Building on this educational foundation, he has developed a successful career as a professional environmental science guide for over 20 years, with his safari company Warrior Trails.  His company offers authentic African wilderness experiences and emphasizes natural resource conservation, environmental health and sustainable human development. 

He is the founding member of Nashipay Maasai Initiatives (NMI).  He has led his community in the conceptualization, development and construction of the initial classrooms of the Nashipay Maasai School as well as the longer-term plans and goals for economic sustainability for the community.

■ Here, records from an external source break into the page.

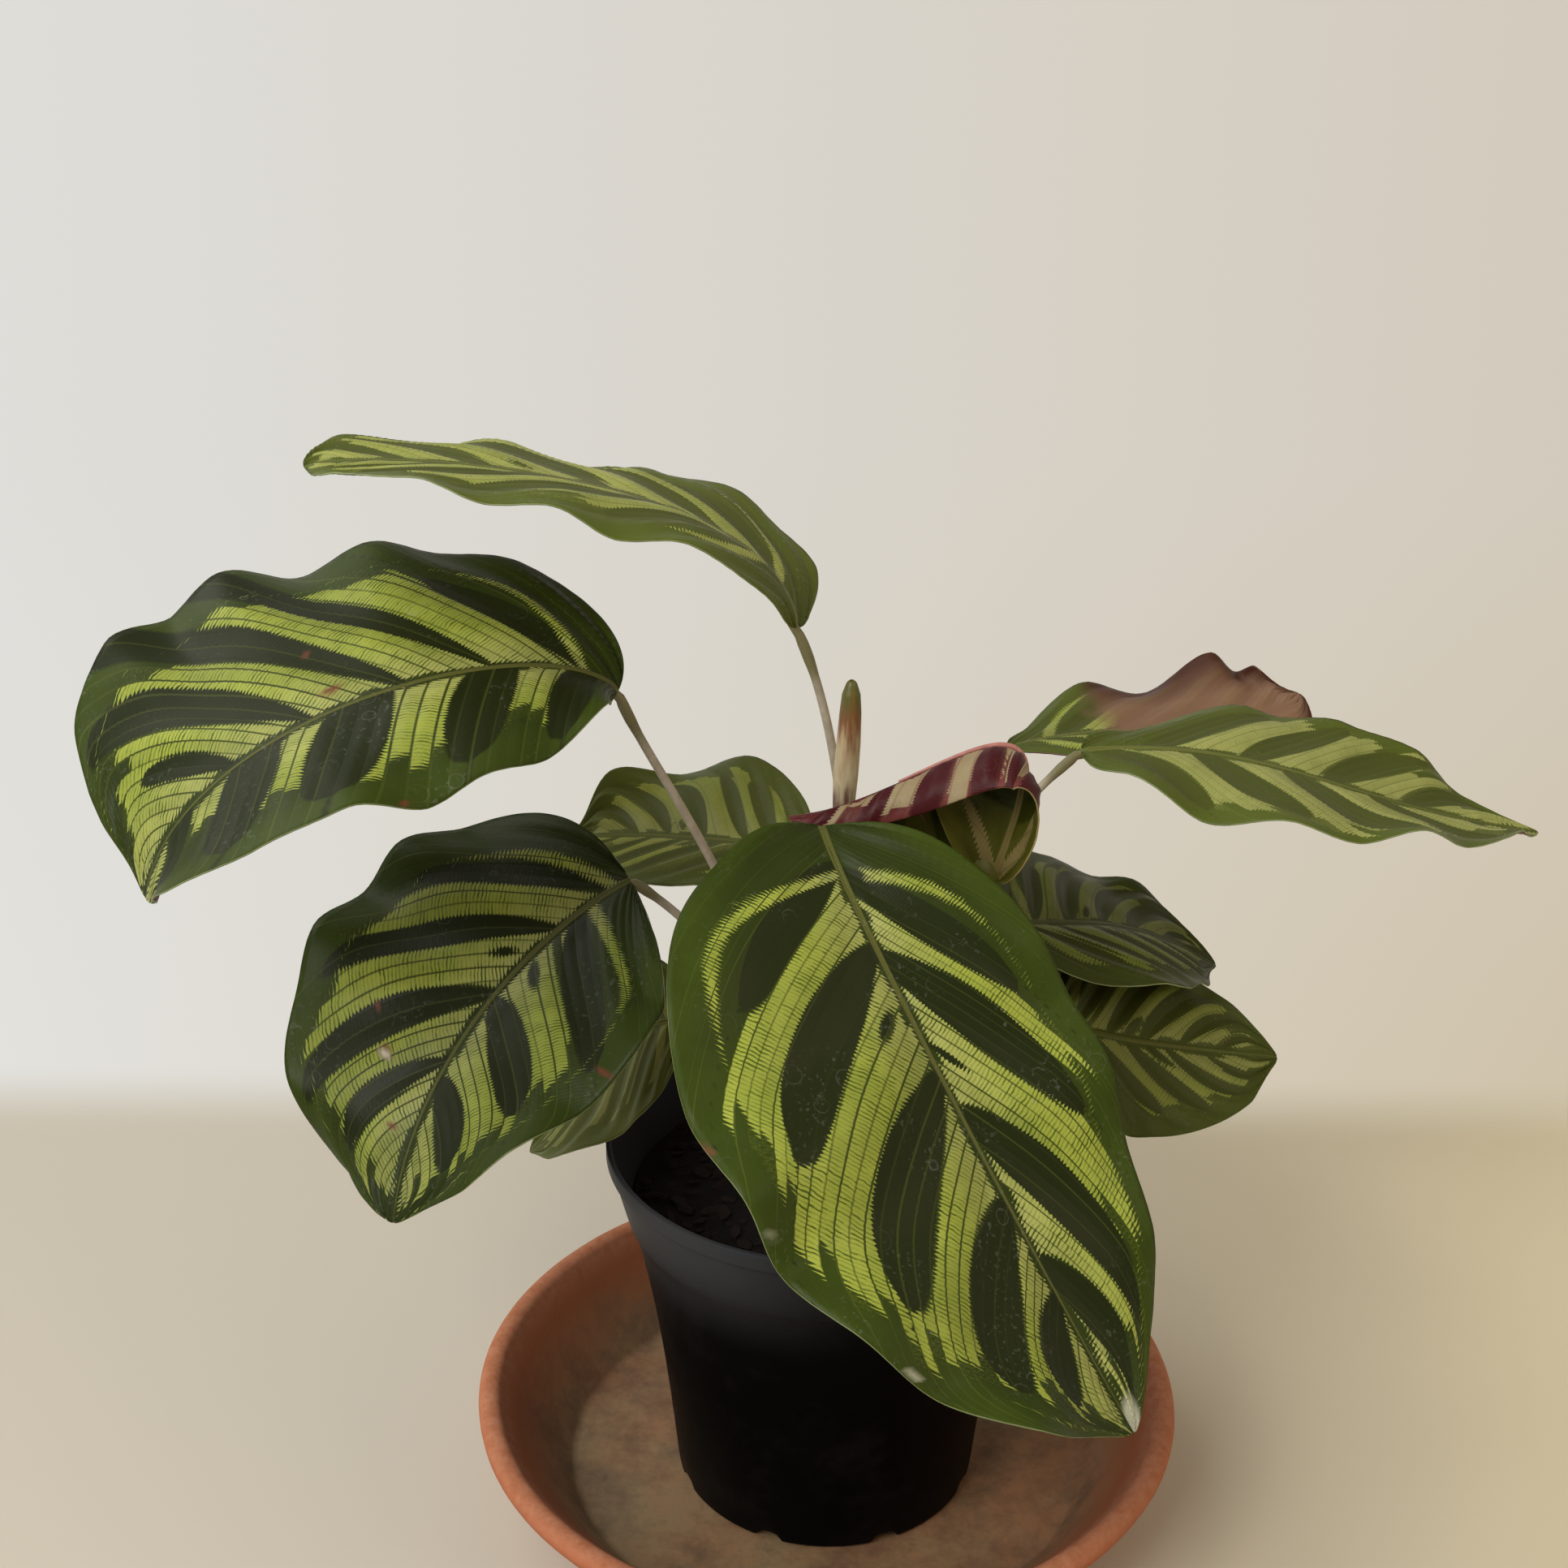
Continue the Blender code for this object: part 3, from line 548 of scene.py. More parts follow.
def blade_marks(leaf, s, v):
    """The blade's markings as named values for each point."""
    marking = MARKINGS.get(leaf.name, USUAL)
    long = blade_length(leaf)
    reach = np.abs(v)
    right = v > 0
    share = outline_share(leaf, s)
    width = np.where(right, leaf.half_right, leaf.half_left) * share
    on_left = side_marks(marking.left, leaf.half_left, s, reach, leaf.half_left * share, long)
    on_right = side_marks(marking.right, leaf.half_right, s, reach, leaf.half_right * share, long)
    marks = {name: np.where(right, on_right[name], on_left[name]) for name in on_left}
    marks["strip"] = marks["strip"] + np.where(right, RIGHT_STRIPS, 0.0)
    marks["reach"] = reach
    marks["rib"] = RIB_WIDTH[0] * (1 - s) + RIB_WIDTH[1] - reach * width
    for name, spots in (("scar", marking.scars), ("bare", marking.bare)):
        found = np.zeros(len(s))
        for place, out, long_half, wide_half in spots:
            size = np.hypot((s - abs(place)) * long / long_half, (reach - out) * width / wide_half)
            here = right if place > 0 else ~right
            found = np.maximum(found, np.where(here, np.clip(2.2 - 1.7 * size, 0, 1), 0))
        marks[name] = found
    marks["seed"] = np.full(len(s), LEAVES.index(leaf) * SEED_STEP + 1)
    for name in ("cream", "tone", "fine"):
        marks[name] = np.full(len(s), getattr(marking, name))
    marks["tip"] = s
    return marks


def blade_relief(marks):
    """How far each point stands off the plain blade: creases at the veins, swells and the midrib."""
    fade = smoothstep(marks["reach"], 0.03, 0.2) * (1 - 0.8 * smoothstep(marks["reach"], 0.75, 1.0))
    creases = -STRIP_CREASE * np.cos(2 * math.pi * marks["strip"])
    swell = -OVAL_SWELL * np.cos(2 * math.pi * marks["phase"])
    ridge = RIB_RIDGE * smoothstep(marks["rib"], -0.5, 0.6)
    return (creases + swell) * fade + ridge


def add_object(name, data):
    """Add an object with that data to the scene."""
    item = bpy.data.objects.new(name, data)
    bpy.context.scene.collection.objects.link(item)
    return item


def finished_mesh(name, shape):
    """The mesh of a bmesh that is done with."""
    mesh = bpy.data.meshes.new(name)
    shape.to_mesh(mesh)
    shape.free()
    return mesh


def add_piece(name, mesh, node_name, materials, crease=40):
    """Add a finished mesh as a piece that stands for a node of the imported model."""
    item = add_object(name, mesh)
    for material in materials:
        mesh.materials.append(material)
    mesh.shade_smooth()
    mesh.set_sharp_from_angle(angle=math.radians(crease))
    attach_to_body(item, BODY)
    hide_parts(node_name)
    return item


def bent_grid(name, rows, columns, place):
    """A flat grid bent into a surface. The place function turns shares along and across into points."""
    sheet = bmesh.new()
    bmesh.ops.create_grid(sheet, x_segments=rows, y_segments=columns, size=1.0)
    mesh = finished_mesh(name, sheet)
    flat = np.empty(len(mesh.vertices) * 3, np.float32)
    mesh.vertices.foreach_get("co", flat)
    flat = flat.reshape(-1, 3).astype(float)
    points, values = place((flat[:, 0] + 1) / 2, flat[:, 1])
    mesh.vertices.foreach_set("co", (points * MM).astype(np.float32).ravel())
    for key, numbers in values.items():
        attribute = mesh.attributes.new(key, "FLOAT", "POINT")
        attribute.data.foreach_set("value", numbers.astype(np.float32))
    return mesh


BLADE_END_SHARE = 0.0008
COLUMN_POWER = 1.35


def build_blade(settings, leaf, skins):
    """A leaf's blade: a fine sheet on the leaf's formula, with its creases, given its thickness.

    The skins are the materials of its upper face, its lower face and its edge.
    """
    def place(along, across):
        s = BLADE_END_SHARE + (1 - 2 * BLADE_END_SHARE) * (1 - np.cos(math.pi * along)) / 2
        v = -np.sign(across) * np.abs(across) ** COLUMN_POWER
        marks = blade_marks(leaf, s, v)
        points, normals = blade_surface(leaf, s, v)
        relief = blade_relief(marks) * np.minimum(1.0, outline_share(leaf, s) / 0.3)
        return points + normals * relief[:, None], marks

    rows = max(60, int(blade_length(leaf) * MM / settings.row_length))
    mesh = bent_grid(leaf.name + "_blade", rows, settings.columns, place)
    blade = add_piece(leaf.name + "_blade", mesh, leaf.name, skins, crease=70)
    solid = blade.modifiers.new("Thickness", "SOLIDIFY")
    solid.thickness = settings.thickness
    solid.offset = 0.0
    solid.material_offset = 1
    solid.material_offset_rim = 2


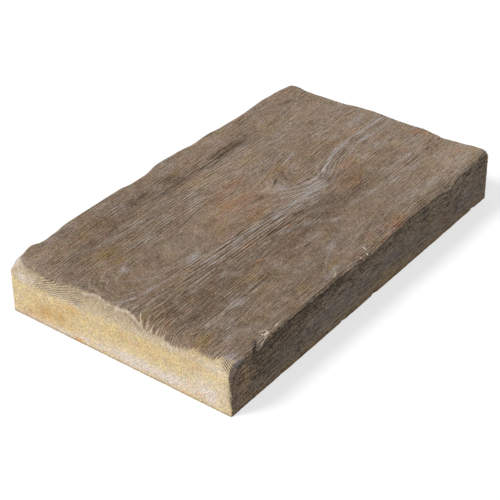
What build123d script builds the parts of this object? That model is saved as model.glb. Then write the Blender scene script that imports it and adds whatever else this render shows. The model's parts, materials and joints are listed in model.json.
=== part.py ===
from build123d import *

import math
import os

# A cast concrete paver with a timber-plank face, in millimetres. It lies on its plain face: X runs
# along the length, Y across the width and Z up, from the middle of the underside.

# Driving dimensions
LENGTH = 500.0
WIDTH = 300.0
THICKNESS = 65.5

# The cast board has a slight twist: this is how far its two high corners rise and its two low
# corners fall from the mean thickness.
TWIST = 4.0

# Low swells run along the board, as on a weathered plank: place across the width, and height.
SWELLS = [(-150, -0.4), (-118, 0.4), (-82, -0.6), (-24, -0.3), (20, 0.6), (66, 0.6), (101, -0.9), (150, -0.2)]

# Each top edge is rolled over, and the roll is uneven, so that the edges wave. Each list gives
# places along one edge, with how far the roll reaches inwards there, and how far down the wall.
LEFT_ROLL = [(-250, 10, 11), (-236, 8, 9), (-218, 3, 3), (-200, 9, 9), (-182, 7, 7), (-162, 4, 4), (-135, 4, 4),
             (-75, 5, 5), (-50, 9, 9), (-28, 9, 9), (-4, 4, 4), (30, 6, 6), (60, 11, 11), (84, 10, 10),
             (115, 14, 14), (145, 15, 16), (192, 13, 13), (215, 16, 14), (250, 20, 17)]
RIGHT_ROLL = [(-250, 7, 8), (-228, 5, 4.5), (-206, 9, 5.5), (-184, 5, 5), (-120, 5, 5), (-84, 6, 5), (-36, 6, 4),
              (-10, 16, 7.5), (24, 10, 5), (48, 8, 4), (66, 6, 3.5), (88, 7, 4), (112, 12, 5.5), (143, 14, 6),
              (164, 20, 9.5), (184, 8, 4), (215, 6, 4), (250, 9, 6.5)]
NEAR_ROLL = [(-150, 14, 14), (-138, 10, 12), (-108, 8, 9), (-66, 11, 12), (-30, 9, 9), (4, 12, 12),
             (40, 10, 11), (80, 9, 12), (110, 11, 14), (150, 14, 14)]
FAR_ROLL = [(-150, 4, 5), (-134, 7, 7), (-115, 11, 10), (-90, 12, 12), (-80, 9, 9), (-62, 5, 5), (-36, 7, 7),
            (0, 6, 6), (25, 7, 7), (60, 12, 12), (80, 11, 11), (110, 9, 9), (125, 6, 6), (150, 12, 10)]

# The upright corners are rounded, each by its own radius: its end and side, and the radius.
CORNER_ROUNDS = {(-1, -1): 3.0, (1, -1): 2.0, (1, 1): 12.0, (-1, 1): 1.5}

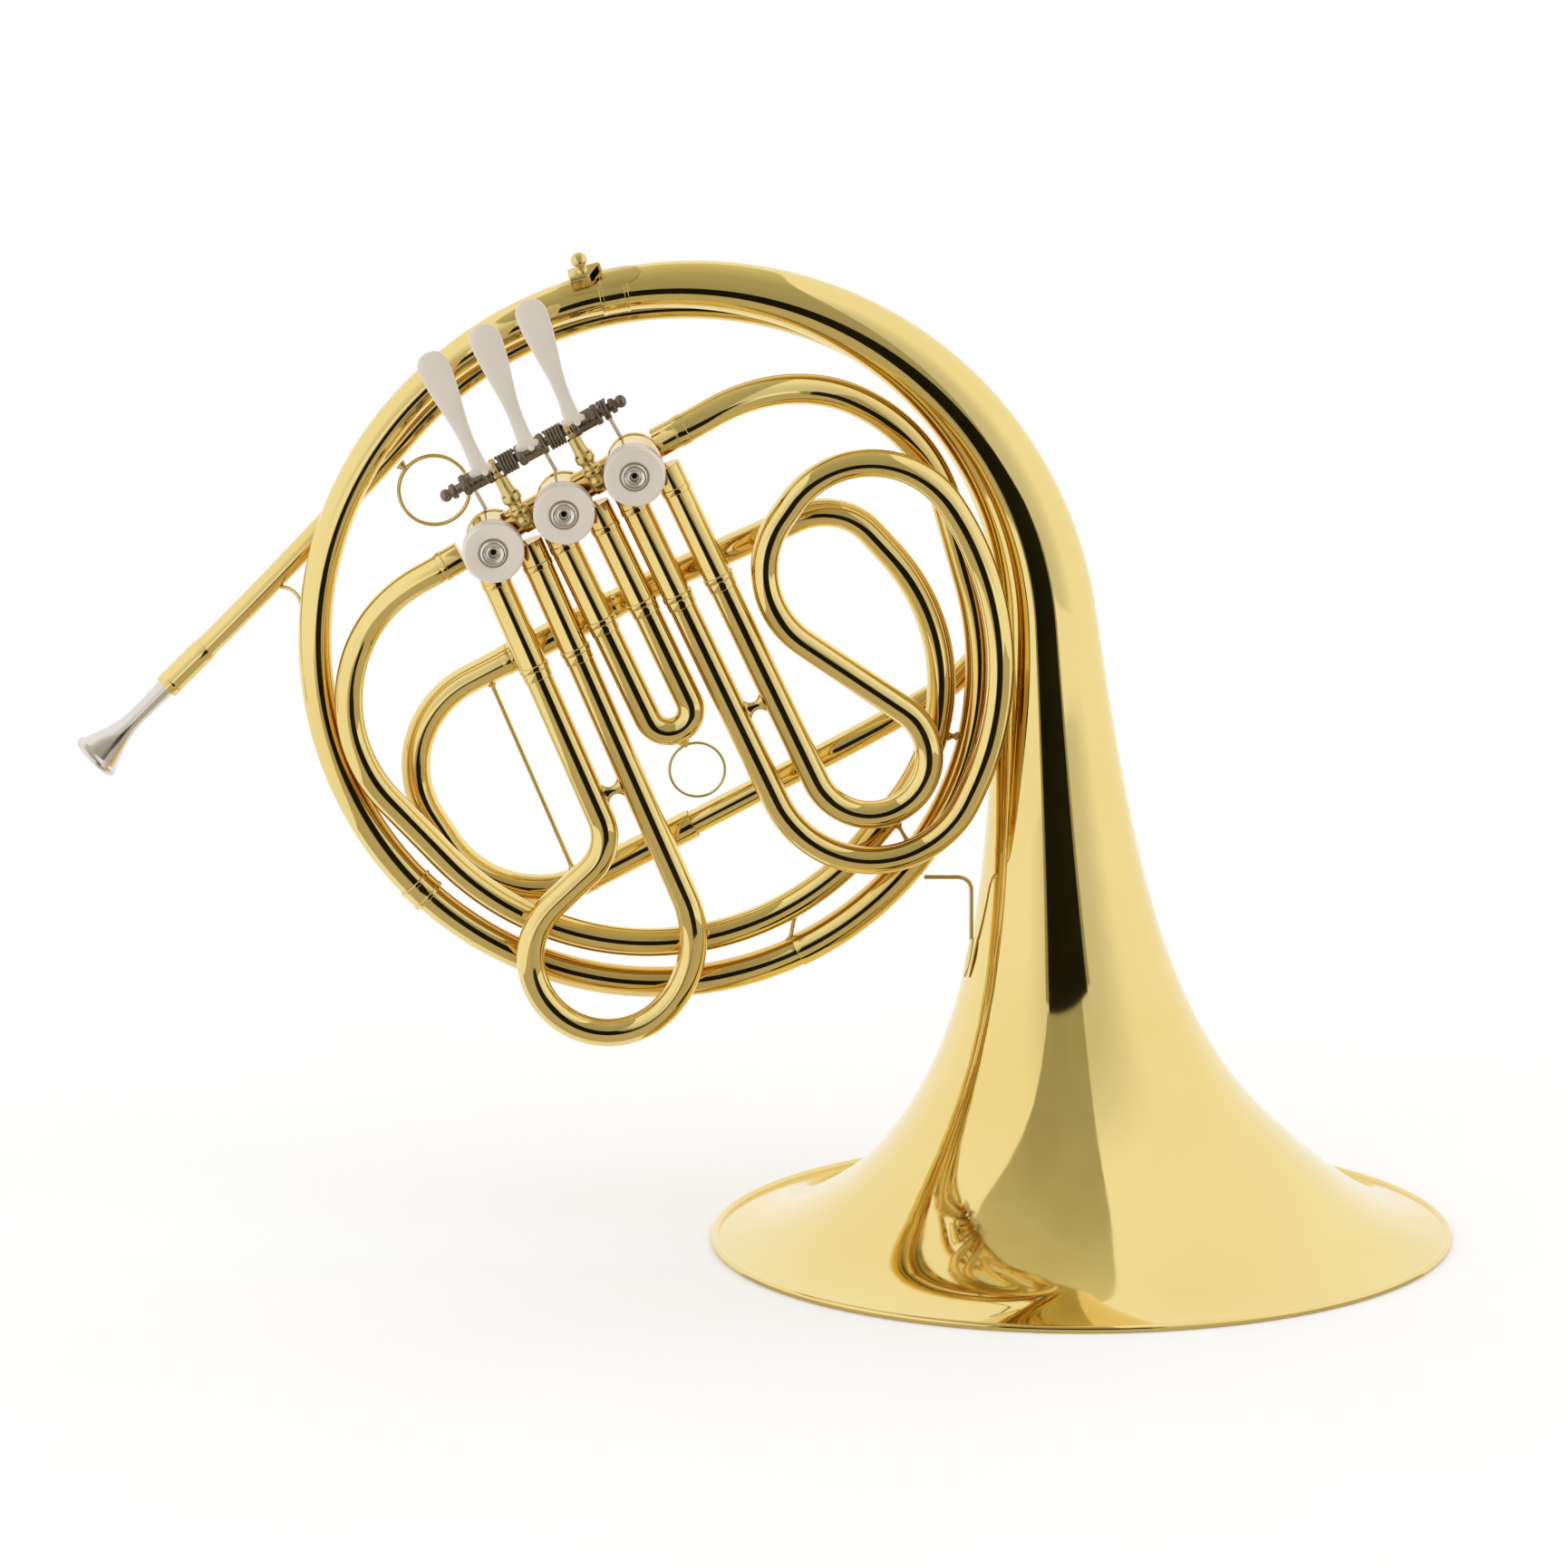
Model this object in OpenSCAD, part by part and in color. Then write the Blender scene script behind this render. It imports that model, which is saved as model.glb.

Since 2013, he has managed contracts resulting in the construction of 10 buildings that constitute the school and village centre.  As well NMI has built a 7 acre demonstration permaculture garden, established a small duka (shop) and is currently completing a 100 student dormitory to offer places for children from all of Maasailand to study at Nashipay.  NMI also supports the Mamas in Makuyuni to develop social enterprises to ensure they are able to sustain their children and themselves.  He and his team of teachers, support workers and volunteers are guided by the Council of Elders as the community navigates a path impacted by climate change and threat of loss of land base.  Since Fall 2018, he and members of his Makuyuni team have met weekly with Karen Schrey and Colleen Hanley to create and update planning documents, seek funding opportunities and build shared understandings of how best to work together for the community.